• [Problem]
Quote the lines exactly, starting with the line that contains "if empty is" and ending with the line that contains "imported = [obj", and leave out all other lines.

────────────────────

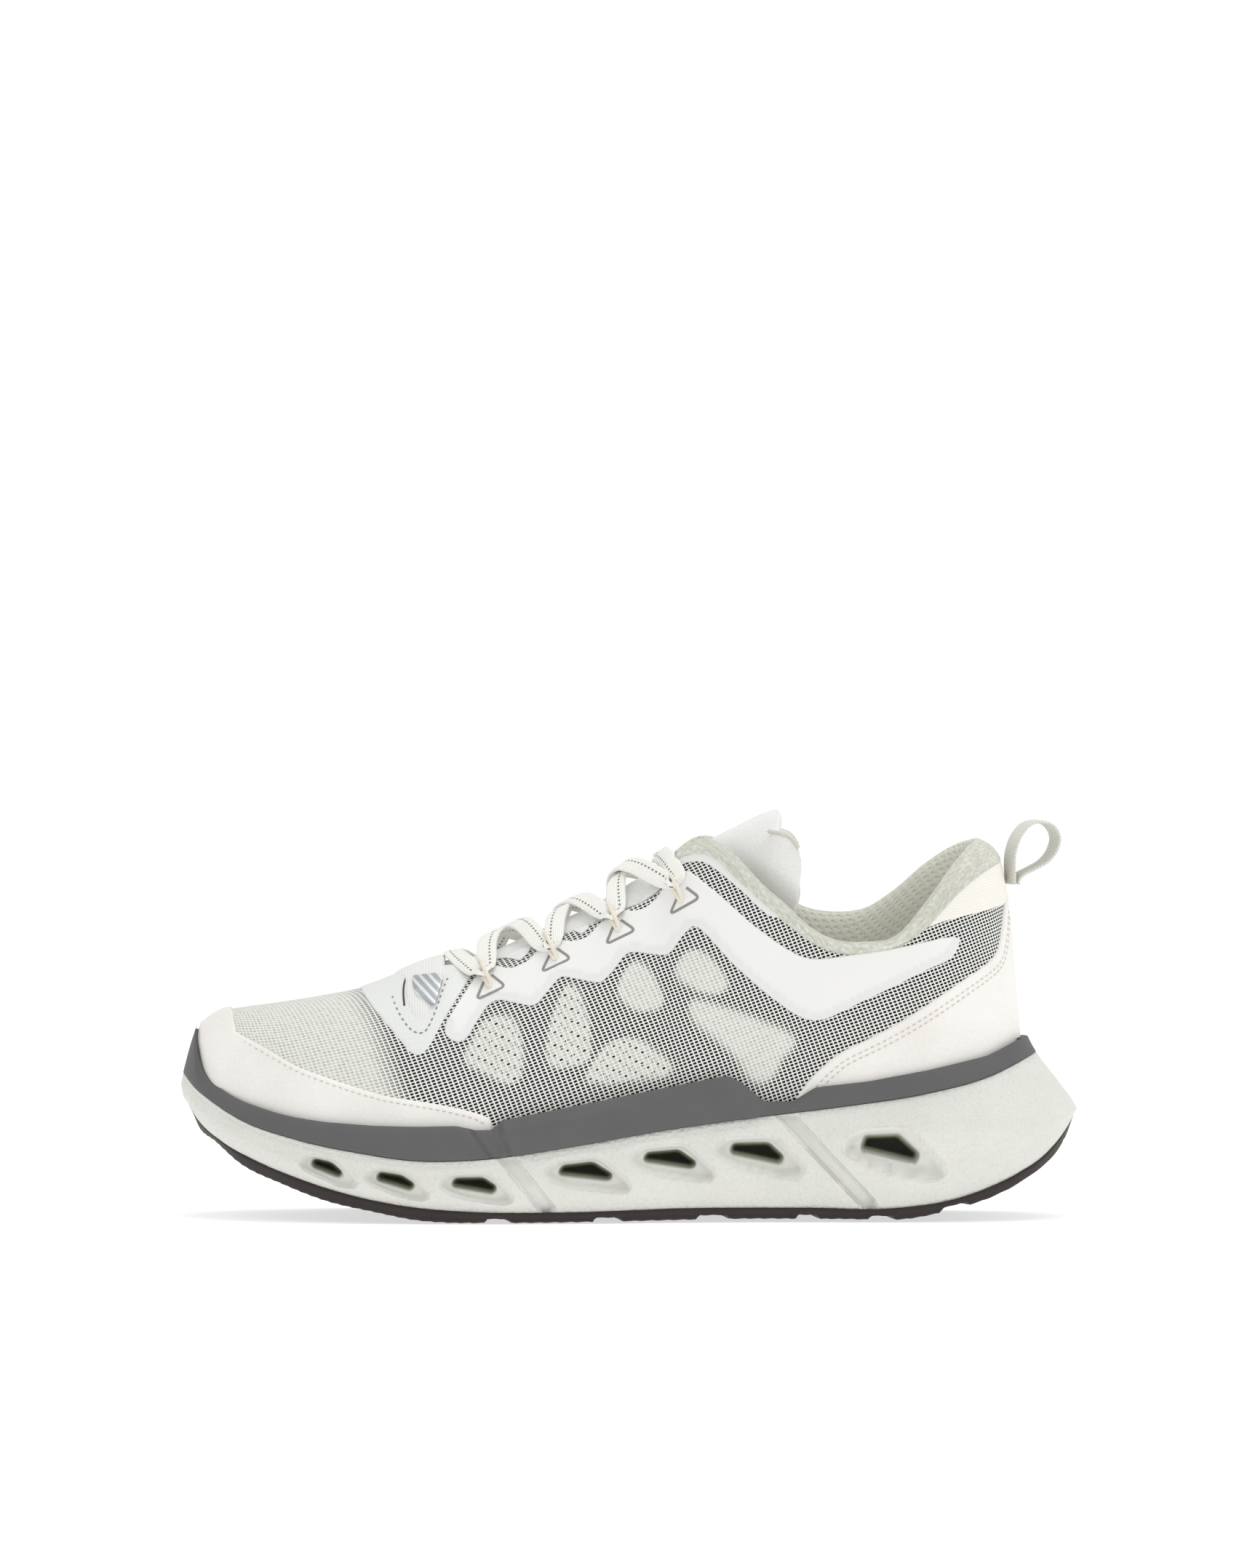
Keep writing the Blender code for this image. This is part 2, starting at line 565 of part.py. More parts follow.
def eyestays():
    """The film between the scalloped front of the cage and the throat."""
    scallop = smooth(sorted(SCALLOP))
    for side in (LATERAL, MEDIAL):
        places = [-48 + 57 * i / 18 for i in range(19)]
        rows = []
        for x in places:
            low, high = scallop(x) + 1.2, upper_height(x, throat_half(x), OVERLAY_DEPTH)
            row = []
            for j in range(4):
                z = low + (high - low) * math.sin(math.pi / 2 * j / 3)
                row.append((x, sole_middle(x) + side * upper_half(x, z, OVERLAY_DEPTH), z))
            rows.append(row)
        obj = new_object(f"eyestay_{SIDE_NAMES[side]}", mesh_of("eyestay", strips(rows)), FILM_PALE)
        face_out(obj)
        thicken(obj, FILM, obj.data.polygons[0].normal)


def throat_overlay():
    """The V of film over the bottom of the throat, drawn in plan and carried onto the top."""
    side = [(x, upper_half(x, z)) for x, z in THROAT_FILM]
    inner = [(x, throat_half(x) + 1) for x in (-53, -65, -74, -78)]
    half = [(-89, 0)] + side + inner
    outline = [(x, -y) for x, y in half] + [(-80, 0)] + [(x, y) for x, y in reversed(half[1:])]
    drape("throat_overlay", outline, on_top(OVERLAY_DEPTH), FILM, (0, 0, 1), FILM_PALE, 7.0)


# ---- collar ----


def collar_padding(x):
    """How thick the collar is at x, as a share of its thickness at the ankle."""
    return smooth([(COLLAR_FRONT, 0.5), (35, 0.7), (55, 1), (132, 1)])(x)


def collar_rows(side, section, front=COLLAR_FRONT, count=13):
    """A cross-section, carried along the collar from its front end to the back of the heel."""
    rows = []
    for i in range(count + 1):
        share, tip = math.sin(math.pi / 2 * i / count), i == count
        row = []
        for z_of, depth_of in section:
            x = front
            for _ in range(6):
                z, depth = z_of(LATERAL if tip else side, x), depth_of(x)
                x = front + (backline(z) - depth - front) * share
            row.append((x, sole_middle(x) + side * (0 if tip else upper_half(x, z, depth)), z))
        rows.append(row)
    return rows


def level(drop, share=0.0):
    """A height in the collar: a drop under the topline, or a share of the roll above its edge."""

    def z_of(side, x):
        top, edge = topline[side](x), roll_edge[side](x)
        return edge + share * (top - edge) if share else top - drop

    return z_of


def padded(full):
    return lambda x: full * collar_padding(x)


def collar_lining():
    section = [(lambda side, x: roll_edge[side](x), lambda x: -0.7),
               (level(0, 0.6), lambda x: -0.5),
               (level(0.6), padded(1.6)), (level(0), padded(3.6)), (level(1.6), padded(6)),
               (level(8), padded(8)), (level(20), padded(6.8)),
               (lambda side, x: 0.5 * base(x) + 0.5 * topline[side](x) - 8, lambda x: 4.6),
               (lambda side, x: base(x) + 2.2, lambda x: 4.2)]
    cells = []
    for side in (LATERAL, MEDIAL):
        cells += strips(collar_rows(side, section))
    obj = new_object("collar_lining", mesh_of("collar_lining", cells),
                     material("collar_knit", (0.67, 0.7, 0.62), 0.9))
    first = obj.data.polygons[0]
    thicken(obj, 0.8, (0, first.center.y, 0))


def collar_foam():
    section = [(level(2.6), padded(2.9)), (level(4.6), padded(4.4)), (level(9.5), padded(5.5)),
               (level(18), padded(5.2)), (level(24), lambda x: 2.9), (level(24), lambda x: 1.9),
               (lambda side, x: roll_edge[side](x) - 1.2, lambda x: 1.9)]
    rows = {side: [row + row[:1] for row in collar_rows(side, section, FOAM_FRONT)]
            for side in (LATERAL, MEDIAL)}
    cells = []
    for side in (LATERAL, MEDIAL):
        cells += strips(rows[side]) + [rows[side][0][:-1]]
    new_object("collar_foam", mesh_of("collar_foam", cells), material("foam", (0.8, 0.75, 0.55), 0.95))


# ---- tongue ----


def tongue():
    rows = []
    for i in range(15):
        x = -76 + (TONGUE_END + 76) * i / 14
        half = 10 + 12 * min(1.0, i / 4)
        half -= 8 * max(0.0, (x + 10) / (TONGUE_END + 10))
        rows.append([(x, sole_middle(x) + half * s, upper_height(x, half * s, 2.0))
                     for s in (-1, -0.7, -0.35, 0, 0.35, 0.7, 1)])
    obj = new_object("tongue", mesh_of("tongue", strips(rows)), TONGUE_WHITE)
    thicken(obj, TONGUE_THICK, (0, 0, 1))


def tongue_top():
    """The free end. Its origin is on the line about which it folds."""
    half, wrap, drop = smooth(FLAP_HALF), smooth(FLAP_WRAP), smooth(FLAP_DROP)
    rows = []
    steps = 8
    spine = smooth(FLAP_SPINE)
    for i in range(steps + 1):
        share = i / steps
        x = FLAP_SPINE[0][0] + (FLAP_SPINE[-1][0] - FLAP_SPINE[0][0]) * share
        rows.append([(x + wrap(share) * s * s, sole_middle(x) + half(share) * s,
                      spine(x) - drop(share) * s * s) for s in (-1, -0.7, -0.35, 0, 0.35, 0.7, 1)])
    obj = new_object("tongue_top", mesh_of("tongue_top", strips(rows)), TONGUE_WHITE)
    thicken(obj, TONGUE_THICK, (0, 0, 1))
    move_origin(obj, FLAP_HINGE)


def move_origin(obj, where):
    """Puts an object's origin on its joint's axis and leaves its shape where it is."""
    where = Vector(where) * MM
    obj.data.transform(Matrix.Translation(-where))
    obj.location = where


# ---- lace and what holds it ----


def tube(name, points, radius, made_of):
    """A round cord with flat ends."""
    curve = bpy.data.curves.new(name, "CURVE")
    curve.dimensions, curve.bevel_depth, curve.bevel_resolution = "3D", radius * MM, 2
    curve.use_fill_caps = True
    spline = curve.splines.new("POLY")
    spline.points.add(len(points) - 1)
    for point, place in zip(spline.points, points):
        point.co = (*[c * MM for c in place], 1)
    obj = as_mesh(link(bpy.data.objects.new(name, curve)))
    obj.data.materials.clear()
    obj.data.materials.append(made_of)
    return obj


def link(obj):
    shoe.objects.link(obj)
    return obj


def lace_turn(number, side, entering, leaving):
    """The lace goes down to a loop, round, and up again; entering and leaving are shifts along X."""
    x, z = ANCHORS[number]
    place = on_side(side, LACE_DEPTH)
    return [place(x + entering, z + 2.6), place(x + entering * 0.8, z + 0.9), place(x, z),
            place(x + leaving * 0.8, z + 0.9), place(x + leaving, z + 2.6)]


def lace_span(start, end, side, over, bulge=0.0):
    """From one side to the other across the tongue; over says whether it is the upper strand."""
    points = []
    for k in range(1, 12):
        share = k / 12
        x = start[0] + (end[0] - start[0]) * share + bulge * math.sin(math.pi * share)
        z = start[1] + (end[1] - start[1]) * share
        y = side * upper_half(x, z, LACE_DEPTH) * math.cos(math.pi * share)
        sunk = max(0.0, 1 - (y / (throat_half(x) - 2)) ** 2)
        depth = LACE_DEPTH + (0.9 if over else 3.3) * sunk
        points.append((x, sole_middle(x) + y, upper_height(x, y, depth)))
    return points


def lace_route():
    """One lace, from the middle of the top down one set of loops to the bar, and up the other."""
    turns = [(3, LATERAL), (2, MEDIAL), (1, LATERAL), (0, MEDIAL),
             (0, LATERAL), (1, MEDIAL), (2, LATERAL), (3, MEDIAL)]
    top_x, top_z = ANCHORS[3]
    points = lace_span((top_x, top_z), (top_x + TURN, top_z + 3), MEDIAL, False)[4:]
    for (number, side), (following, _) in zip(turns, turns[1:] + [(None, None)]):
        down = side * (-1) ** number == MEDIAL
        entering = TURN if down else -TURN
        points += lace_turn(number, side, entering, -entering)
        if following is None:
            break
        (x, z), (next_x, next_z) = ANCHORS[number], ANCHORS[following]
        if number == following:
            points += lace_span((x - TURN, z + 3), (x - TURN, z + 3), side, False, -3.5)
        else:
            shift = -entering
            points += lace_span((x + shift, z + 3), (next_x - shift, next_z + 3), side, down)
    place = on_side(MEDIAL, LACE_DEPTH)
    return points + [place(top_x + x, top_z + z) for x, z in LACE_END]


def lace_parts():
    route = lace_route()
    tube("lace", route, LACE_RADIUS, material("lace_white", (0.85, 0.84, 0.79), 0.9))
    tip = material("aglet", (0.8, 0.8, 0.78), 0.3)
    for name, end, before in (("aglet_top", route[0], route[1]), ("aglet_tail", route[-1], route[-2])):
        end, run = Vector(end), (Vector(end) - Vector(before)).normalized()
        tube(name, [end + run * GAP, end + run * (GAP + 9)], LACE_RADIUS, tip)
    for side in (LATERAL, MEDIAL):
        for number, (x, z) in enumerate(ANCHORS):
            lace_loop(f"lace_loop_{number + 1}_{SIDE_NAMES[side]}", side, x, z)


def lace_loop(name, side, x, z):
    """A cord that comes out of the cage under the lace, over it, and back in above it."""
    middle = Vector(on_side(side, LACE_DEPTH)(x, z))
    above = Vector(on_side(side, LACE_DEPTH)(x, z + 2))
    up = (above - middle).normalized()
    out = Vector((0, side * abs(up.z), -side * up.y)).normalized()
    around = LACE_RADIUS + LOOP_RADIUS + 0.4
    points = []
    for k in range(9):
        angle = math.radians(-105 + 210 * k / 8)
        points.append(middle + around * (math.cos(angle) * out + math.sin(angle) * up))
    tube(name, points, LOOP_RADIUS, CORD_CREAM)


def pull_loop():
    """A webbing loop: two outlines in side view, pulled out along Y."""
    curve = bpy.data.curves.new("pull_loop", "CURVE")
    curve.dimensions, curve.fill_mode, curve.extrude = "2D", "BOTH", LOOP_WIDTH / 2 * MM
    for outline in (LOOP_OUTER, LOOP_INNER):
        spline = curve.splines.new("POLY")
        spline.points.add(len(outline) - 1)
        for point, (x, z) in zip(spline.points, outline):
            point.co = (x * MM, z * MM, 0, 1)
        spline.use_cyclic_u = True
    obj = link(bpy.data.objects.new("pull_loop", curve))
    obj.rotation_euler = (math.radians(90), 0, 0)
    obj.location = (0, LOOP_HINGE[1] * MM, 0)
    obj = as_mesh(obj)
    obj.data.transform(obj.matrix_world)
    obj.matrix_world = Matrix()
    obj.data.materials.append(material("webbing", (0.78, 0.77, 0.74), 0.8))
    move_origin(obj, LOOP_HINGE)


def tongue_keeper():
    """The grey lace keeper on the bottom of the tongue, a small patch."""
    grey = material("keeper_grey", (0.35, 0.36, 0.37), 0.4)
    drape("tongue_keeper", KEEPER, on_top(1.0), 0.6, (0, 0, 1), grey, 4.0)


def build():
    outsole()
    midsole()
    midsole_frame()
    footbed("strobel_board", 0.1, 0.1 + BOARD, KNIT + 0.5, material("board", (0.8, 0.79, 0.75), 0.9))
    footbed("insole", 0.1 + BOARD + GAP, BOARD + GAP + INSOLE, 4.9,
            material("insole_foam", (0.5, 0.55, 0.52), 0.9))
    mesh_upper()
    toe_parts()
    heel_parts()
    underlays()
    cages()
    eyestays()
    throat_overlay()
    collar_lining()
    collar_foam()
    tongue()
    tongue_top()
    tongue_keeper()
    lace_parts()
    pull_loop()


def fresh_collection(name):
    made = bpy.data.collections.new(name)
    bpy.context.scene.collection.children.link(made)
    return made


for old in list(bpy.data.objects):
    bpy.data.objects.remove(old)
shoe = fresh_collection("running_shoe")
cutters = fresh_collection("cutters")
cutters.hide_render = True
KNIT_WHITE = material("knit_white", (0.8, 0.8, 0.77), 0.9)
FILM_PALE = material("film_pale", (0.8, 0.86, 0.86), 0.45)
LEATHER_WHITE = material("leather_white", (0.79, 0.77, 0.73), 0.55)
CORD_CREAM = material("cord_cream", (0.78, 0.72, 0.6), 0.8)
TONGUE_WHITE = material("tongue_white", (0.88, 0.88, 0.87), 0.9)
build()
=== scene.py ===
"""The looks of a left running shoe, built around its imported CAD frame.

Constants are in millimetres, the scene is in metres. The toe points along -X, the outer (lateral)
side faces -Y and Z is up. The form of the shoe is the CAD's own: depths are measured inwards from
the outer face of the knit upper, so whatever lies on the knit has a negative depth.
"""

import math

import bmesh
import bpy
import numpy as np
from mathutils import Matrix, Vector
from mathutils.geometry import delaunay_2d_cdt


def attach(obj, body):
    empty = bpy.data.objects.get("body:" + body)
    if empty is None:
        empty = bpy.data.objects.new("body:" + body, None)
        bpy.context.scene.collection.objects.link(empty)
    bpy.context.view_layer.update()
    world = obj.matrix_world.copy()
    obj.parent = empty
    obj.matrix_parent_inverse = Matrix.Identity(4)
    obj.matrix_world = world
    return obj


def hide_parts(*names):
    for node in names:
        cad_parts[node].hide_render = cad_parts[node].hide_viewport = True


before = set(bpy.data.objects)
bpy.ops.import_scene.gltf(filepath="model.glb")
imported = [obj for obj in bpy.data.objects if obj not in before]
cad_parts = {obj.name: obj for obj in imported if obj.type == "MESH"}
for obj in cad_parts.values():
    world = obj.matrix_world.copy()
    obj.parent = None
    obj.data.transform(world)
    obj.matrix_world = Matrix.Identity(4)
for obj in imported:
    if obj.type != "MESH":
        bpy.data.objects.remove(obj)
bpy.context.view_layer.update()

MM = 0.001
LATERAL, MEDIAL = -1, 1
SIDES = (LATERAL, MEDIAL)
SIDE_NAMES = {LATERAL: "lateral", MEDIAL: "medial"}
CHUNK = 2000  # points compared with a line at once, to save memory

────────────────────

• [Answer to this task]
    if empty is None:
        empty = bpy.data.objects.new("body:" + body, None)
        bpy.context.scene.collection.objects.link(empty)
    bpy.context.view_layer.update()
    world = obj.matrix_world.copy()
    obj.parent = empty
    obj.matrix_parent_inverse = Matrix.Identity(4)
    obj.matrix_world = world
    return obj


def hide_parts(*names):
    for node in names:
        cad_parts[node].hide_render = cad_parts[node].hide_viewport = True


before = set(bpy.data.objects)
bpy.ops.import_scene.gltf(filepath="model.glb")
imported = [obj for obj in bpy.data.objects if obj not in before]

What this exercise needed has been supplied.